The TVS Strategy: Britain Made in India
When TVS acquired Norton in 2020, most analysts assumed it would do what Indian conglomerates typically do with distressed foreign brands — use the name for premium positioning, charge a lot, and manufacture abroad for import. TVS did the opposite.
The new Norton Solihull facility in England produces the higher-end V4 and Manx models for the European market. The Atlas — Norton's volume play — is being built in Hosur. This is a strategic separation: aspirational pricing for Europe, competitive pricing for India and emerging markets. The Hosur manufacturing link also means the Atlas will have a ready service network through TVS's existing authorised service centres, which matter enormously for ownership experience in India's Tier-2 and Tier-3 cities.
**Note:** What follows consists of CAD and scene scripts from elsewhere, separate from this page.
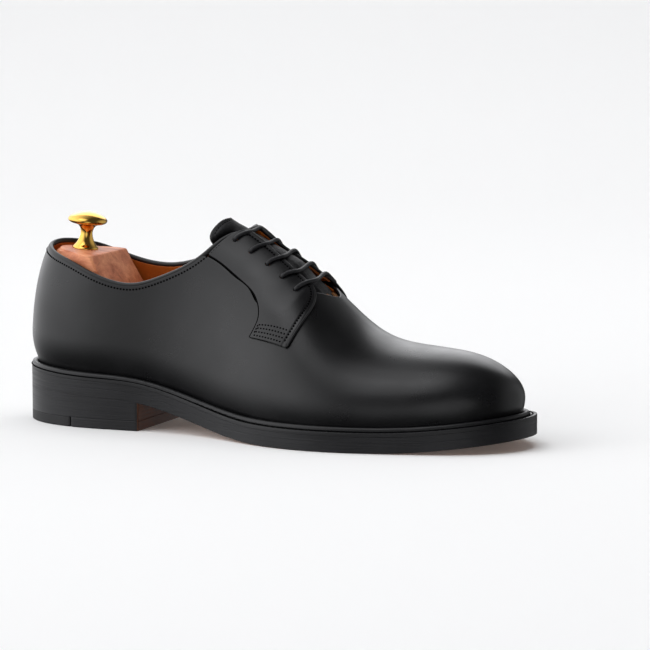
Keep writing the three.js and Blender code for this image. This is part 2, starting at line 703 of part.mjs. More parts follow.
// ---------------------------------------------------------------- linings and binding
// The lining reaches the topline, and the lacing edge under each facing.
const edgeV = spline(
  FRONT_EDGE.slice(0, 5).map(([x, z]) => [x, flankV(x, z)]).concat([[THROAT, 1]]),
);
function liningTop(x, side) {
  if (x >= THROAT) return 1;
  const binding = x < TOPLINE_END ? rimV(placeAt(x, side), BINDING_BELOW) : 1;
  return x < 125 ? binding : Math.min(binding, edgeV(x));
}

function addLinings() {
  const depth = (p) => liningDepth(p);
  const far = (p) => liningDepth(p) + LINING;
  const all = columns(FLANK_STATIONS, liningTop);
  const holes = [...eyeletHoles(-1), ...eyeletHoles(1)];
  const [outerSide, innerSide] = [placeAt(LINING_JOINT, -1), placeAt(LINING_JOINT, 1)];
  const at = (place, side) => ({ place, top: liningTop(LINING_JOINT, side), joined: false });
  const vampPart = all.filter((c) => c.place > outerSide && c.place < innerSide);
  const vamp = [at(outerSide, -1), ...vampPart, at(innerSide, 1)];
  add("vamp_lining", cut(layerOf(vamp, depth, far, false), holes), finish(0xc9b394, 0.9));
  const gapPlace = 0.7;
  const inner = all.filter((c) => c.place > innerSide).map((c) => ({ ...c, place: c.place - SAMPLES }));
  const outer = all.filter((c) => c.place < outerSide);
  const quarter = [
    at(innerSide - SAMPLES + gapPlace, 1),
    ...inner,
    ...outer,
    at(outerSide - gapPlace, -1),
  ];
  quarter.sort((a, b) => a.place - b.place);
  add("quarter_lining", cut(layerOf(quarter, depth, far, false), holes), tanLeather());
}

function addBinding() {
  const stations = [130, 124, 118, 112, 104, 96, 88, 80, 72, 64, 56, 50];
  const centre = (place, v) => skin(place, v, (LINING_PLAIN + LINING) / 2);
  const flank = (side) =>
    stations.map((x) => placeAt(x, side)).map((place) => centre(place, rimV(place, BINDING_RADIUS)));
  const back = heelFan.map((place) => centre(place, rimV(place, BINDING_RADIUS)));
  const path = [...flank(1), ...back, ...flank(-1).reverse()];
  add("topline_binding", tube(path, BINDING_RADIUS, 6, 60), blackLeather());
}

// ---------------------------------------------------------------- tongue and lace
// Half of the tongue's width, as a v on the flank.
const tongueEdge = spline([[119, 0.66], [128, 0.64], [145, 0.58], [170, 0.52], [196, 0.6]]);

// The tongue is higher in the middle and at its root under the vamp, and its free end stands up to the
// surface of the upper above the topline.
function tongueDepth(x, v, z) {
  const middle = smooth((v - 0.84) / 0.13);
  const root = smooth((x - 178) / 9);
  const free = smooth((z - toplineOuter(x) - 2) / 6) * smooth((131 - x) / 8);
  const under = TONGUE.sideDepth + (TONGUE.middleDepth - TONGUE.sideDepth) * middle;
  const open = under * (1 - free) + TONGUE.freeDepth * free;
  return open * (1 - root) + (LINING_PLAIN + LINING + 2 * GAP) * root;
}

function tongueGeometry(from, to) {
  const stations = [];
  for (let i = 0; i <= 14; i++) stations.push(TONGUE.rear + ((TONGUE.front - TONGUE.rear) * i) / 14);
  const steps = 5;
  const grid = (extra) =>
    stations.map((x) => {
      const half = (side) =>
        Array.from({ length: steps + 1 }, (_, j) => {
          const v = tongueEdge(x) + (1 - tongueEdge(x)) * (j / steps);
          const place = placeAt(x, side);
          return skin(place, v, tongueDepth(x, v, form(place, v).z) + extra);
        });
      return [...half(-1), ...half(1).reverse().slice(1)];
    });
  const [outer, inner] = [grid(from), grid(to)];
  return shell(outer, inner, stations.map(() => false), false);
}

function addTongue() {
  const near = TONGUE.thickness;
  add("tongue", tongueGeometry(0, near), blackLeather());
  const far = near + GAP + TONGUE.lining;
  add("tongue_lining", tongueGeometry(near + GAP, far), tanLeather());
}

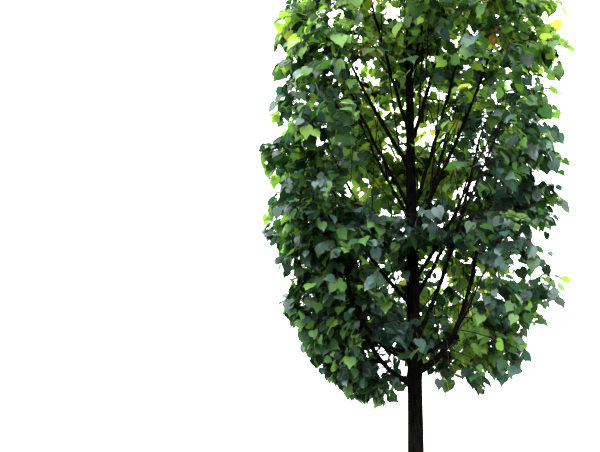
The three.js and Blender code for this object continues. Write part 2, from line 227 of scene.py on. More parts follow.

Local production under BS6 Phase 2B norms also means the Atlas will not face the import duty and compliance premium that makes most European adventure bikes cost ₹8 lakh and above. At ₹4–4.5 lakh, Norton is targeting the sweet spot between the KTM 390 Adventure (roughly ₹3.5 lakh) and the Honda NX500 (around ₹5.5 lakh). That is a strategically sound price band.
The Competition It Faces
The middleweight adventure segment in India is about to get extremely crowded. Royal Enfield is working on a Himalayan 750. KTM (with Bajaj's backing) is developing a 490cc parallel-twin platform for multiple models. The Brixton Crossfire 500 Storr is imminent. Honda has the NX500 already on sale. And BMW is bringing the F 450 GS — which is also TVS-partnered — into India by the second half of 2026.
Against all of these, Norton's argument is: comparable specification, a genuine heritage narrative, and aggressive pricing made possible by domestic manufacturing. It is a credible pitch. The Honda NX500 costs more and offers no real emotional story for Indian buyers. The KTM 390 Adventure costs less but gives you less power and a smaller engine. The Norton Atlas at ₹4 lakh — if that price holds — sits in the middle and offers more.
The Heritage Argument
Norton was founded in Birmingham in 1898. The Commando won Motor Cycle News' Machine of the Year ten years running in the 1960s and 70s. The Atlas name goes back to a 600cc twin that Norton built in 1961. When TVS revived it, they were deliberately borrowing from that lineage — the name, the character, the geometry. Whether Indian buyers in 2026 will pay a premium for British motorcycle heritage remains to be seen, but TVS is clearly betting they will.
The Atlas range is expected to debut globally around mid-to-late 2026, with Europe getting it first before India. EICMA 2025 in Milan was the last major public outing — both the Atlas and Atlas GT were displayed there alongside the Manx and Manx R. The India launch is expected within two to three months of the European debut.
What Riders Should Watch For
Three things will determine whether the Atlas succeeds in India. First, the final confirmed price — current estimates are pre-launch and could change. Second, service network availability, especially outside metros. Third, how the 585cc engine actually performs in real Indian conditions — stop-start traffic, bad roads, high ambient temperatures. The EICMA bike looked the part. The question is whether the Hosur-built production model delivers on it.